Walter v. Walter (In re Walter)

50 B.R. 521 | Bankr. D. Del. | 1985

MEMORANDUM OPINION AND ORDER

HELEN S. BALICK, Judge.

This motion for counsel fees arises in an action brought by John T. Walter against John A. Walter seeking a determination of nondischargeability of a debt on the ground of false pretenses or false representation under 11 U.S.C. § 523(a)(2)(A). At trial following presentation of plaintiff’s evidence, the action was dismissed on defendant/debtor’s motion. Defendant/debtor’s attorney is asking for an order requiring plaintiff, John T. Walter, to pay her counsel fees of $990.

Section 523(d) provides for the assessment of fees and costs against a creditor who brings an action on a consumer debt under § 523(a)(2) if his position is not substantially justified. The legislative history reflects that the purpose of this subsection is to discourage creditors from bringing actions in the hope of obtaining a settlement from an honest debtor anxious to save attorney’s fees. It was enacted to correct practices that impaired the debtor’s fresh start and are contrary to the spirit of the bankruptcy laws. Further, creditors holding consumer debts are generally better able to bear the costs of litigation than a debtor which places an additional disincentive on a debtor to litigate even though he believes the action unjustified. It must be noted, however, that this subsection applies only if the debt is a consumer debt. That term is defined in 11 U.S.C. § 101(7) to mean a “debt incurred by an individual primarily for a personal, family, or household purpose”. 3 Collier on Bankruptcy ¶ 523.12, p. 523-77.

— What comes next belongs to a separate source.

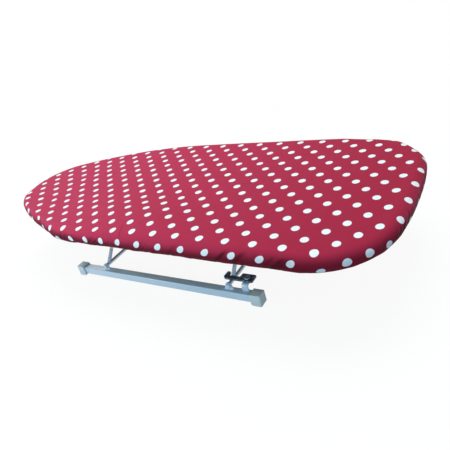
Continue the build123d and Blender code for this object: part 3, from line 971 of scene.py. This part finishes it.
# Floor and light. A plain pale floor, a broad softbox over the nose on the near side, a cooler fill
# from the near side, and a plain pale room all round.
floor_size, floor_drop = 12, 0.0006
floor_mesh = bmesh.new()
bmesh.ops.create_grid(
    floor_mesh, x_segments=1, y_segments=1, size=floor_size, matrix=Matrix.Translation((0, 0, -floor_drop))
)
floor_made = bpy.data.meshes.new("floor")
floor_mesh.to_mesh(floor_made)
floor_mesh.free()
floor = bpy.data.objects.new("floor", floor_made)
bpy.context.scene.collection.objects.link(floor)
paper = Graph(bpy.data.materials.new("floor_paper"), "Material Output")
paper.tree.nodes.remove(paper.tree.nodes["Principled BSDF"])
floor_made.materials.append(paper.block)


def seen_directly(graph):
    """1 where the camera, or a gloss or a glass, looks at the background."""
    rays = ("Is Camera Ray", "Is Glossy Ray", "Is Transmission Ray")
    camera_ray, glossy, through = (graph.node("LightPath", {}, out=ray) for ray in rays)
    return camera_ray.math("MAXIMUM", glossy).math("MAXIMUM", through)


white, floor_grey, room_blue, room_light = (1.0, 1.0, 1.0), (0.30, 0.33, 0.36), (0.90, 0.96, 1.0), 0.27
shadow_from, shadow_to, near_glow = 0.35, 0.95, 0.92
direct = seen_directly(paper)
away = paper.node("VectorMath", {"operation": "LENGTH"}, paper.place(), out="Value")
glowing = direct * paper.node("MapRange", {}, away, shadow_from, shadow_to, near_glow, 1.0)
matte = paper.node("BsdfDiffuse", {}, Color=paper.blend(direct, floor_grey, white))
paper.feed(Surface=paper.node("MixShader", {}, glowing, matte, paper.node("Emission", {})))

room = bpy.data.worlds.new("room")
bpy.context.scene.world = room
air = Graph(room, "Background")
direct = seen_directly(air)
level = air.node("MapRange", {}, direct, 0.0, 1.0, room_light, 1.0)
air.feed(Color=air.blend(direct, room_blue, white), Strength=level)

for name, place, size, power, tone in (
    ("softbox", (0.15, 0.25, 1.7), 1.2, 22, (0.97, 1.0, 1.0)),
    ("side", (-0.55, -0.72, 0.16), 0.4, 3.8, (0.86, 0.98, 1.0)),
    ("fill", (0.85, -1.10, 0.26), 0.7, 8.5, (0.64, 0.86, 1.0)),
    ("rim", (-1.25, 0.35, 0.55), 0.5, 3.4, (0.98, 0.90, 1.0)),
):
    lamp = bpy.data.lights.new(name, "AREA")
    lamp.size, lamp.energy, lamp.color = size, power, tone
    hung = bpy.data.objects.new(name, lamp)
    hung.location = place
    hung.visible_camera = False
    hung.rotation_euler = (-Vector(place)).to_track_quat("-Z", "Y").to_euler()
    bpy.context.scene.collection.objects.link(hung)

This debt arose out of a father’s need for funds in his business operations and his inability to obtain a commercial loan. The son, upon the father’s promise to pay him, borrowed from Household Finance Corporation money to pay for insurance on a truck which the son was to drive in his father’s business. This provided a means of additional work for the father and the son in the father’s hauling business. Business reverses prevented the father’s repayment of this loan. This is not the kind of debt Congress envisioned when it enacted this subsection. Consequently, defendant/debtor’s motion for an order directing John T. Walter to pay John A. Walter’s counsel fees must be denied.

Assuming for purposes of argument only that the debt is a consumer debt, the *523question of whether plaintiff was justified in bringing the action must be addressed. The son’s complaint was dismissed when he failed to show that at the time the loan was made in 1981 it was the father’s intent not to repay him or that his father intentionally misled him. For approximately four years, plaintiff has been making payments on a loan his father promised to either pay direct or repay him. He has received nothing from his father. The plaintiff is 26 years old — he is not a worldly businessman. He relied on the advice of an attorney in filing the action. His failure to prove his case in and of itself is insufficient to find the bringing of the action an unjustifiable act.

Going one step further for purposes of argument only, even if John T. Walter’s act in bringing suit was not substantially justified, it would not be fair to order him to pay his father’s counsel fees. Congress did not intend equally positioned private parties, absent an abusive filing, to bear the expense of the other’s cost of litigation. 3 Collier, supra.

In light of the foregoing rulings, it is not necessary to determine whether the motion meets all of the technical standards imposed for such applications by the Court of Appeals for this Circuit.